Velamen or velamen radicum is a spongy, multiple epidermis that covers the roots of some epiphytic or semi-epiphytic plants, such as orchid and Clivia species.

The velamen of an orchid is the white or gray covering of aerial roots (when dry, and usually more green when wet as a result of the appearance of underlying photosynthetic structures).  It is many cell layers thick and capable of absorbing atmospheric moisture and nutrients, but its main function may lie in protecting the underlying cells against damaging UV rays (Chomicki et al., 2015).

Often, the roots of orchids are associated with symbiotic fungi or bacteria; the latter may fix nutrients from the air.  This functionality allows the orchid to exist in locations that provide a reproductive or vegetative advantage such as improved exposure or reduced competition from other plant species.

The velamen also serves a mechanical function, protecting the vascular tissues in the root cortex, shielding the root from transpirational water loss, and, in many cases, adhering the plant to the substrate.

The typical orchid root has a stele of comparatively small diameter. It is surrounded by a cortex which is further enveloped by a highly specialized exodermis, most of which at maturity do not contain protoplasm. A few cells, however, are living and allow the passage of water through them.

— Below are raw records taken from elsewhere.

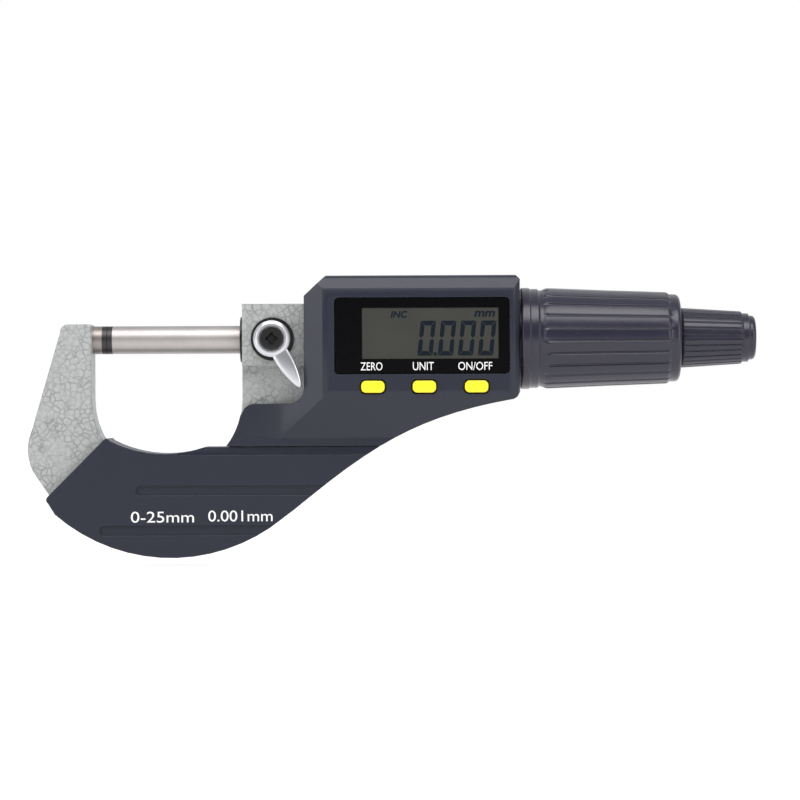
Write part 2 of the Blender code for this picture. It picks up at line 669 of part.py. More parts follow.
def pivot(name, at, nodes):
    """An empty on a joint's axis that carries the joint's pieces."""
    empty = bpy.data.objects.new(name, None)
    bpy.context.collection.objects.link(empty)
    empty.location = row(at)
    for node in nodes:
        piece = bpy.data.objects[node]
        piece.parent = empty
        piece.matrix_parent_inverse = Matrix.Translation(-row(at))


def make_pivots():
    pivot("pivot_rotor", (59.0, 0, 0), ["rotor_disc", "rotor_hub", "rotor_key"])
    pivot("pivot_spindle", (1.3, 0, 0), ["spindle", "spindle_tip", "thimble", "thimble_hub", "ratchet_stem"])
    pivot("pivot_ratchet", (141.5, 0, 0), ["ratchet_knob", "ratchet_ring"])
    pivot("pivot_pawl", (141.5, 0, 1.5), ["ratchet_pawl", "ratchet_spring"])
    pivot("pivot_lever", (LOCK_X, -9.0, 0), ["lock_lever", "lock_screw"])
    pivot("pivot_shoe", (LOCK_X, -4.0, 0), ["lock_shoe"])
    pivot("pivot_door", (BATTERY_AT[0], 11.6, BATTERY_AT[1]), ["battery_door"])
    for name, x in BUTTON_X.items():
        pivot(f"pivot_{name}", (x, -FRONT_Y, BUTTON_Z), [name])


def main():
    clear_scene()
    make_frame()
    make_covers()
    make_housing()
    make_battery()
    make_electronics()
    make_encoder()
    make_lock()
    make_spindle()
    make_thimble()
    make_ratchet()
    make_pivots()


main()
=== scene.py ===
"""Looks of the digital outside micrometer: fine pieces, procedural finishes, camera, floor and light.

Places are worked out in the measuring frame, in millimetres: the origin is the centre of the anvil's
face, +X runs towards the ratchet, -Y is the display side and +Z is up. to_model() turns them into metres.
"""
import json
import math

import bmesh
import bpy
from mathutils import Matrix, Vector


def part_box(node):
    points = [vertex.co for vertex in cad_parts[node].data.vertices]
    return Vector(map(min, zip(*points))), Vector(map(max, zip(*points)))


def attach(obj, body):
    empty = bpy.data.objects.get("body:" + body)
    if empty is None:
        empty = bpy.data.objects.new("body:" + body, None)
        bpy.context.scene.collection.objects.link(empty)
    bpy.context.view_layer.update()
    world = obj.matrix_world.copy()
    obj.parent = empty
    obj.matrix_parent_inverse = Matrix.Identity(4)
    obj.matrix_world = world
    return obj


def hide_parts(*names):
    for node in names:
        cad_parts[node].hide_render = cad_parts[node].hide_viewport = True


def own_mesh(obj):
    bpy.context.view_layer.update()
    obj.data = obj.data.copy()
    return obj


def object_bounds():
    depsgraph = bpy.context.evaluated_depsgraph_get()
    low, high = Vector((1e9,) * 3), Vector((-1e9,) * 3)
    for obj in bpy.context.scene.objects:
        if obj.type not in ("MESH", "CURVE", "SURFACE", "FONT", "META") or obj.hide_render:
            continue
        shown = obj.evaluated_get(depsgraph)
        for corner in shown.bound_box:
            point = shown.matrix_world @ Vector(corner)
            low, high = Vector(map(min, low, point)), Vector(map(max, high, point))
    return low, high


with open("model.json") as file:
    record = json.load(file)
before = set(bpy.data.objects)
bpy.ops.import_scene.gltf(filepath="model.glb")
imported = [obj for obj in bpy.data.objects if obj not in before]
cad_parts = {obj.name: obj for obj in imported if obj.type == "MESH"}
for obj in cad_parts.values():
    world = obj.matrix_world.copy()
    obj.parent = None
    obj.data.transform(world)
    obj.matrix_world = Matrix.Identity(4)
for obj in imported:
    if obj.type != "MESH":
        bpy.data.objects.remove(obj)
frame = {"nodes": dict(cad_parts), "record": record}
cad_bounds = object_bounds()
NODES = frame["nodes"]

MM = 0.001
JOIN_DISTANCE = 0.0000001  # points this near are the same point, in metres
CAD_JOIN_DISTANCE = 0.000002  # the same for a CAD mesh, whose faces come apart when it is loaded
FLAT_ANGLE = math.radians(1.0)  # faces that meet flatter than this are one face
tip_low, tip_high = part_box("anvil_tip")
ORIGIN = Vector((tip_high.x, (tip_low.y + tip_high.y) / 2, (tip_low.z + tip_high.z) / 2))


def to_model(point):
    """A place in the measuring frame, in millimetres, as a place in the model, in metres."""
    return ORIGIN + Vector(point) * MM


def local_box(node):
    """A CAD node's lowest and highest corner in the measuring frame, in millimetres."""
    return [(corner - ORIGIN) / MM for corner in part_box(node)]


# ---------------------------------------------------------------- node helpers


class Paint:
    """A material whose node tree is written one node at a time."""

    def __init__(self, name, colour, roughness, metallic=0.0, **settings):
        self.material = bpy.data.materials.new(name)
        self.material.use_nodes = True
        self.tree = self.material.node_tree
        self.shader = self.tree.nodes["Principled BSDF"]
        self.set(self.shader, "Base Color", (*colour, 1.0))
        self.set(self.shader, "Roughness", roughness)
        self.set(self.shader, "Metallic", metallic)
        for socket, value in settings.items():
            self.set(self.shader, socket.replace("_", " "), value)
        self.place = self.node("ShaderNodeTexCoord").outputs["Object"]

    def set(self, node, socket, value):
        node.inputs[socket].default_value = value

    def node(self, kind, inputs=None, **settings):
        made = self.tree.nodes.new(kind)
        for key, value in settings.items():
            setattr(made, key, value)
        for socket, value in (inputs or {}).items():
            if isinstance(value, bpy.types.NodeSocket):
                self.tree.links.new(value, made.inputs[socket])
            else:
                made.inputs[socket].default_value = value
        return made

    def link(self, source, socket):
        self.tree.links.new(source, self.shader.inputs[socket])

    def noise(self, scale, detail=2.0, vector=None):
        inputs = {"Vector": vector or self.place, "Scale": scale, "Detail": detail}
        return self.node("ShaderNodeTexNoise", inputs).outputs["Fac"]

    def stretched(self, scale):
        """The object's own coordinates, scaled along each axis."""
        return self.node("ShaderNodeMapping", {"Vector": self.place, "Scale": scale}).outputs["Vector"]

    def ramp(self, source, stops):
        """A grey ramp with stops of (position, brightness)."""
        made = self.node("ShaderNodeValToRGB", {"Fac": source})
        elements = made.color_ramp.elements
        while len(elements) < len(stops):
            elements.new(0.5)
        for element, (position, grey) in zip(elements, stops):
            element.position = position
            element.color = (grey, grey, grey, 1.0)
        return made.outputs["Color"]

    def mix(self, factor, first, second):
        """One colour into another; each may be a node's output or a plain (r, g, b)."""
        inputs = {0: factor}
        for index, value in ((6, first), (7, second)):
            inputs[index] = value if isinstance(value, bpy.types.NodeSocket) else (*value, 1.0)
        return self.node("ShaderNodeMix", inputs, data_type="RGBA").outputs[2]

    def span(self, source, low, high):
        """Turns a 0 to 1 value into one from low to high."""
        made = self.node("ShaderNodeMapRange", {"Value": source, "To Min": low, "To Max": high})
        return made.outputs["Result"]

    def bump(self, height, distance, strength=1.0, under=None):
        inputs = {"Height": height, "Distance": distance, "Strength": strength}
        if under:
            inputs["Normal"] = under
        return self.node("ShaderNodeBump", inputs).outputs["Normal"]


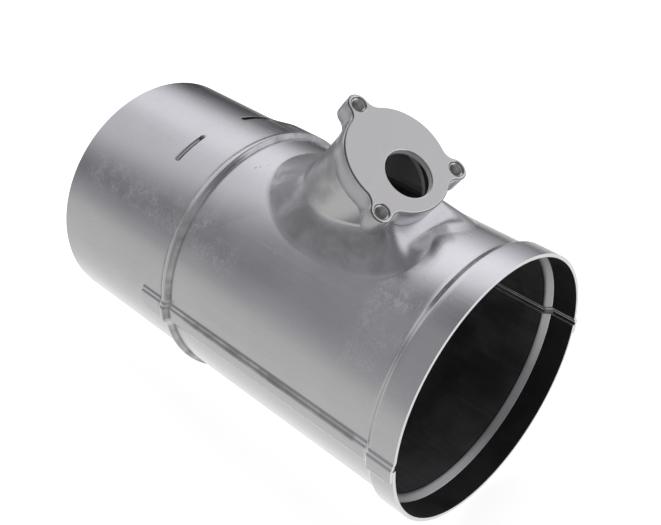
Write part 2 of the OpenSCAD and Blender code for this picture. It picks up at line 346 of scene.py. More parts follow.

The exodermis is surrounded by velamen, consisting of one to several layers of cells, which can develop root hair under proper environmental conditions.

The velamen arises from the root tip by division of a special tissue. The dead cells of velamen diffuse light, thus giving it a grey appearance—except at the tips, where the chlorophyll become visible. Upon absorbing water, the dead cells become transparent, and the whole velamen tissue then appears green.

References 
 Chomicki, G., L. P. R. Bidel, F. Ming, M. Coiro, X. Zhang, Y. Wang, Y. Baissac, C. Jay-Allemand, and S. S. Renner. 2015. The velamen protects photosynthetic orchid roots against UV-B damage, and a large dated phylogeny implies multiple gains and losses of this function during the Cenozoic. New Phytologist 205(3): 1330–1341.